Holocaust survivor Eddie Jaku, who last year published his best-selling memoir, The Happiest Man on Earth, has died in Sydney aged 101, a Jewish community leader says.
“Eddie Jaku was a beacon of light and hope for not only our community, but the world,” NSW Jewish Board of Deputies chief executive officer Darren Bark said in a statement.
“He will always be remembered for the joy that followed him, and his constant resilience in the face of adversity,” Mr Bark added.
Mr Jaku died on Tuesday.
Prime Minister Scott Morrison paid tribute to Mr Jaku’s decision to “make his life a testimony of how hope and love can triumph over despair and hate.”
“He will be sadly missed, especially by our Jewish community. He was an inspiration and a joy,” Mr Morrison added.
Treasurer Josh Frydenberg, whose Jewish-Hungarian mother also survived the Holocaust and arrived in Australia in 1950 as a stateless child, said “Australia has lost a giant”.
“He dedicated his life to educating others about the dangers of intolerance and the importance of hope,” Mr Frydenberg said in a statement.
“Scarred by the past, he only looked forward. May his story be told for generations to come,” the treasurer added.
Mr Jaku said in a speech in Sydney in 2019: “I do not hate anyone. Hate is a disease which may destroy your enemy, but will also destroy you.”
“Happiness does not fall from the sky. It’s in your hands. I’m doing everything I can to make this world a better place for everyone,” he said.
Mr Jaku was born Abraham “Adi” Jakubowiez in April 1920 in the German city of Leipzig. His parents and many of his wider family did not survive the war.
He was tossed out of school in 1933 at the age of 13 because he was Jewish, but managed to finish his high school education in another city under an alias in 1938 with a qualification in precision engineering.
Mr Jaku said his qualification spared him the gas chambers in the years that followed because he worked as a slave labourer.
He was sent to and escaped from concentration camps including Buchenwald and Auschwitz, where his parents were gassed on arrival.
He escaped from what he suspected was a death march as an Auschwitz prisoner as Allies approached. He spent months in hiding before US troops found him near starved and sick with cholera and typhoid.
In 1946, he married in Belgium his Jewish wife Flore, who had spent a comparatively uneventful war in Paris pretending to be Christian, and they migrated to Australia in 1950.

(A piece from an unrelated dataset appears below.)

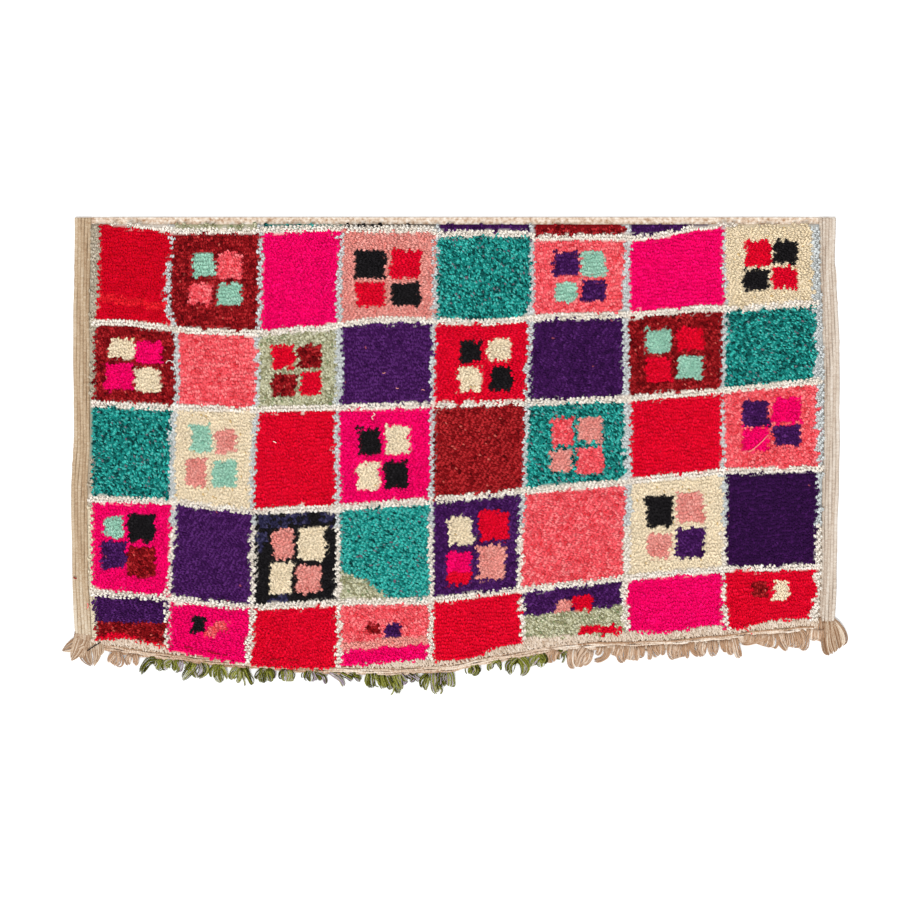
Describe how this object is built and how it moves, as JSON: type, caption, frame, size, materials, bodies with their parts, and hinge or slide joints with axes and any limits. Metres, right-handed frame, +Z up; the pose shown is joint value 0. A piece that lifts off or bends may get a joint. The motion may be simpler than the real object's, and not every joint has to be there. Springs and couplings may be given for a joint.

The husband worked at a Sydney garage and his wife as a dressmaker before they went into real estate together.
Forever marked with an Auschwitz prisoner number tattooed on his left arm, he also became a volunteer at the Sydney Jewish Museum, sharing his experiences and philosophies of life with visitors.
“When anybody left Eddie having spoken to him, they really just felt as if their whole outlook on life had changed,” museum chief executive Norman Seligman told Nine Network television.
Mr Jaku said with the birth of his first son Andre, “I realised I was the luckiest man on Earth.”
He is survived by his wife of 75 years, his sons Andre and Michael, four grandchildren and five great grandchildren.